Task details -> Write out the listing in full, matching it word for word.

Data provided ->
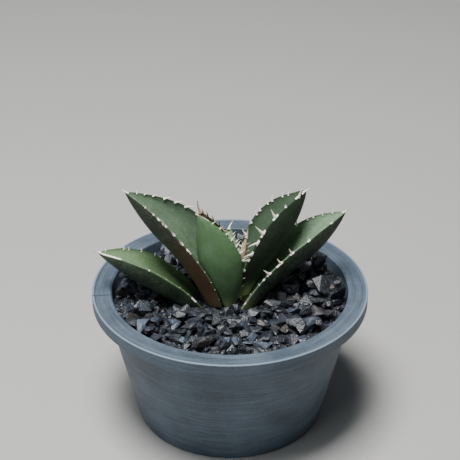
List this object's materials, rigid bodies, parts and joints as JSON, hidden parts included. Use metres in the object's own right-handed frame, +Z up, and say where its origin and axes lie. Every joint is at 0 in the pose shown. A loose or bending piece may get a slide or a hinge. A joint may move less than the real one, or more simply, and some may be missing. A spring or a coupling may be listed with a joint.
{
  "type": "potted agave",
  "caption": "Young agave with toothed, channelled grey-green leaves in a round pot topped with crushed dark stone.",
  "frame": {"origin": "middle of the pot's foot, on the pot's axis, on the surface that the pot stands on", "axes": "+Z up along the pot's axis, +X towards the low right leaf, -Y towards the viewer"},
  "size_m": [0.105, 0.105, 0.0932],
  "materials": {
    "pot_plastic": "matt, with fine concentric lines",
    "growing_mix": "coarse and damp",
    "lava_grit": "rough grit",
    "crushed_stone": "rough, with small glints",
    "leaf_skin": "waxy, with a pale bloom",
    "young_leaf_skin": "waxy, paler towards the base",
    "stem_bark": "fibrous"
  },
  "bodies": {
    "root": {"growing_mix": "growing_mix", "leaf_back": "leaf_skin", "leaf_cone": "young_leaf_skin", "leaf_front": "leaf_skin", "leaf_inner": "young_leaf_skin", "leaf_left_high": "leaf_skin", "leaf_left_low": "leaf_skin", "leaf_right_high": "leaf_skin", "leaf_right_low": "leaf_skin", "pot": "pot_plastic", "stem_with_roots": "stem_bark", "stone_01": "crushed_stone", "stone_02": "crushed_stone", "stone_03": "crushed_stone", "stone_04": "crushed_stone", "stone_05": "crushed_stone", "stone_06": "crushed_stone", "stone_07": "crushed_stone", "stone_08": "crushed_stone", "stone_09": "crushed_stone", "stone_10": "crushed_stone", "stone_11": "crushed_stone", "stone_12": "crushed_stone", "stone_13": "crushed_stone", "stone_14": "crushed_stone", "stone_15": "crushed_stone", "stone_16": "crushed_stone", "stone_17": "crushed_stone", "stone_18": "crushed_stone", "stone_19": "crushed_stone", "stone_20": "crushed_stone", "stone_21": "crushed_stone", "stone_22": "crushed_stone", "stone_23": "crushed_stone", "stone_24": "crushed_stone", "stone_25": "crushed_stone", "stone_26": "crushed_stone", "stone_27": "crushed_stone", "stone_28": "crushed_stone", "stone_29": "crushed_stone", "stone_30": "crushed_stone", "stone_31": "crushed_stone", "stone_32": "crushed_stone", "stone_33": "crushed_stone", "stone_34": "crushed_stone", "stone_35": "crushed_stone", "stone_36": "crushed_stone", "stone_37": "crushed_stone", "stone_38": "crushed_stone", "stone_39": "crushed_stone", "stone_40": "crushed_stone", "stone_bed": "lava_grit"}
  },
  "joints": []
}
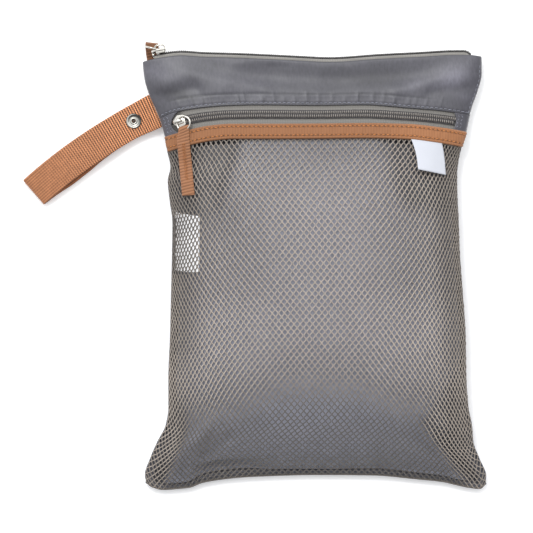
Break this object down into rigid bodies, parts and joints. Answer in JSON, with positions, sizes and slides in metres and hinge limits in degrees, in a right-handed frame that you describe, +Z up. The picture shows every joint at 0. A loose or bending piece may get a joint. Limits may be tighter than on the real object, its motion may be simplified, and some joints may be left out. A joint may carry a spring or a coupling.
{
  "type": "zipped cloth wet bag with a net pocket and a snap-closed webbing wrist strap, lying flat",
  "caption": "Soft padded cloth pouch lying on its back: top zip, smooth yoke, zipped open-net front pocket with a bound edge, ribbon zip pulls and a webbing wrist strap with a ring snap",
  "frame": {"origin": "under the middle of the whole object's box, on the surface that it lies on", "axes": "+Z up, away from the surface it lies on; +Y along the bag towards its top zip; +X to the bag's right, away from the strap"},
  "size_m": [0.3654, 0.3502, 0.0351],
  "materials": {
    "grey_cloth": "smooth coated polyester with a soft sheen",
    "net_yarn": "knitted polyester net",
    "zip_tape": "woven tape",
    "zip_coil": "nylon coil",
    "brown_band": "folded grosgrain binding",
    "brown_ribbon": "woven ribbon",
    "brown_webbing": "ribbed webbing",
    "nickel": "polished nickel plate",
    "white_label": "satin label, bare"
  },
  "bodies": {
    "root": {"back_panel": "grey_cloth", "front_panel": "grey_cloth", "front_yoke": "grey_cloth", "pocket_net": "net_yarn", "pocket_band": "brown_band", "pocket_tape_upper": "zip_tape", "pocket_tape_lower": "zip_tape", "pocket_zip_chain": "zip_coil", "pocket_slider": "nickel", "pocket_pull_ring": "nickel", "pocket_pull_tab": "brown_ribbon", "top_tape_front": "zip_tape", "top_tape_back": "zip_tape", "top_zip_chain": "zip_coil", "top_slider": "nickel", "top_pull_ring": "nickel", "top_pull_tab": "brown_ribbon", "wrist_strap": "brown_webbing", "snap_socket": "nickel", "snap_stud": "nickel", "sewn_tag": "white_label", "care_label": "white_label"}
  },
  "joints": []
}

Result for this task ->
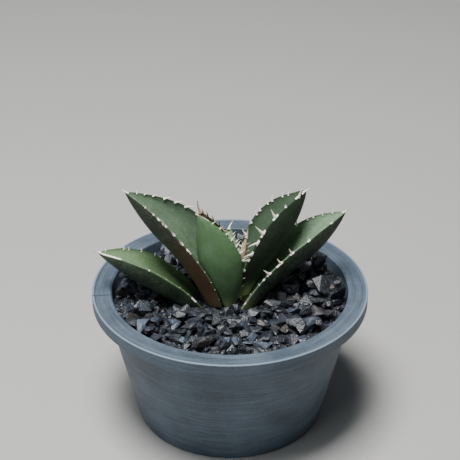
List this object's materials, rigid bodies, parts and joints as JSON, hidden parts included. Use metres in the object's own right-handed frame, +Z up, and say where its origin and axes lie. Every joint is at 0 in the pose shown. A loose or bending piece may get a slide or a hinge. A joint may move less than the real one, or more simply, and some may be missing. A spring or a coupling may be listed with a joint.
{
  "type": "potted agave",
  "caption": "Young agave with toothed, channelled grey-green leaves in a round pot topped with crushed dark stone.",
  "frame": {"origin": "middle of the pot's foot, on the pot's axis, on the surface that the pot stands on", "axes": "+Z up along the pot's axis, +X towards the low right leaf, -Y towards the viewer"},
  "size_m": [0.105, 0.105, 0.0932],
  "materials": {
    "pot_plastic": "matt, with fine concentric lines",
    "growing_mix": "coarse and damp",
    "lava_grit": "rough grit",
    "crushed_stone": "rough, with small glints",
    "leaf_skin": "waxy, with a pale bloom",
    "young_leaf_skin": "waxy, paler towards the base",
    "stem_bark": "fibrous"
  },
  "bodies": {
    "root": {"growing_mix": "growing_mix", "leaf_back": "leaf_skin", "leaf_cone": "young_leaf_skin", "leaf_front": "leaf_skin", "leaf_inner": "young_leaf_skin", "leaf_left_high": "leaf_skin", "leaf_left_low": "leaf_skin", "leaf_right_high": "leaf_skin", "leaf_right_low": "leaf_skin", "pot": "pot_plastic", "stem_with_roots": "stem_bark", "stone_01": "crushed_stone", "stone_02": "crushed_stone", "stone_03": "crushed_stone", "stone_04": "crushed_stone", "stone_05": "crushed_stone", "stone_06": "crushed_stone", "stone_07": "crushed_stone", "stone_08": "crushed_stone", "stone_09": "crushed_stone", "stone_10": "crushed_stone", "stone_11": "crushed_stone", "stone_12": "crushed_stone", "stone_13": "crushed_stone", "stone_14": "crushed_stone", "stone_15": "crushed_stone", "stone_16": "crushed_stone", "stone_17": "crushed_stone", "stone_18": "crushed_stone", "stone_19": "crushed_stone", "stone_20": "crushed_stone", "stone_21": "crushed_stone", "stone_22": "crushed_stone", "stone_23": "crushed_stone", "stone_24": "crushed_stone", "stone_25": "crushed_stone", "stone_26": "crushed_stone", "stone_27": "crushed_stone", "stone_28": "crushed_stone", "stone_29": "crushed_stone", "stone_30": "crushed_stone", "stone_31": "crushed_stone", "stone_32": "crushed_stone", "stone_33": "crushed_stone", "stone_34": "crushed_stone", "stone_35": "crushed_stone", "stone_36": "crushed_stone", "stone_37": "crushed_stone", "stone_38": "crushed_stone", "stone_39": "crushed_stone", "stone_40": "crushed_stone", "stone_bed": "lava_grit"}
  },
  "joints": []
}
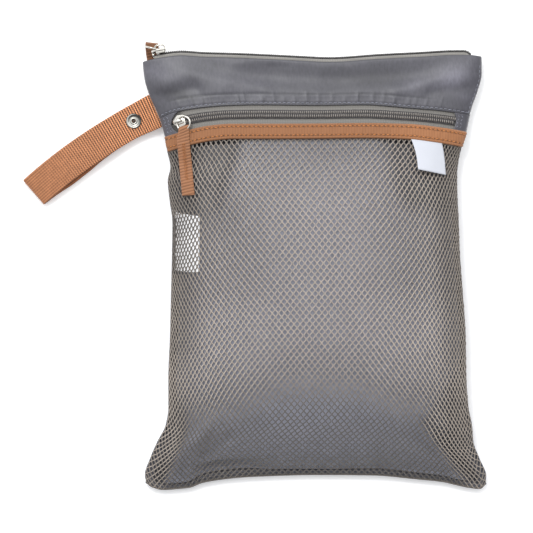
Break this object down into rigid bodies, parts and joints. Answer in JSON, with positions, sizes and slides in metres and hinge limits in degrees, in a right-handed frame that you describe, +Z up. The picture shows every joint at 0. A loose or bending piece may get a joint. Limits may be tighter than on the real object, its motion may be simplified, and some joints may be left out. A joint may carry a spring or a coupling.
{
  "type": "zipped cloth wet bag with a net pocket and a snap-closed webbing wrist strap, lying flat",
  "caption": "Soft padded cloth pouch lying on its back: top zip, smooth yoke, zipped open-net front pocket with a bound edge, ribbon zip pulls and a webbing wrist strap with a ring snap",
  "frame": {"origin": "under the middle of the whole object's box, on the surface that it lies on", "axes": "+Z up, away from the surface it lies on; +Y along the bag towards its top zip; +X to the bag's right, away from the strap"},
  "size_m": [0.3654, 0.3502, 0.0351],
  "materials": {
    "grey_cloth": "smooth coated polyester with a soft sheen",
    "net_yarn": "knitted polyester net",
    "zip_tape": "woven tape",
    "zip_coil": "nylon coil",
    "brown_band": "folded grosgrain binding",
    "brown_ribbon": "woven ribbon",
    "brown_webbing": "ribbed webbing",
    "nickel": "polished nickel plate",
    "white_label": "satin label, bare"
  },
  "bodies": {
    "root": {"back_panel": "grey_cloth", "front_panel": "grey_cloth", "front_yoke": "grey_cloth", "pocket_net": "net_yarn", "pocket_band": "brown_band", "pocket_tape_upper": "zip_tape", "pocket_tape_lower": "zip_tape", "pocket_zip_chain": "zip_coil", "pocket_slider": "nickel", "pocket_pull_ring": "nickel", "pocket_pull_tab": "brown_ribbon", "top_tape_front": "zip_tape", "top_tape_back": "zip_tape", "top_zip_chain": "zip_coil", "top_slider": "nickel", "top_pull_ring": "nickel", "top_pull_tab": "brown_ribbon", "wrist_strap": "brown_webbing", "snap_socket": "nickel", "snap_stud": "nickel", "sewn_tag": "white_label", "care_label": "white_label"}
  },
  "joints": []
}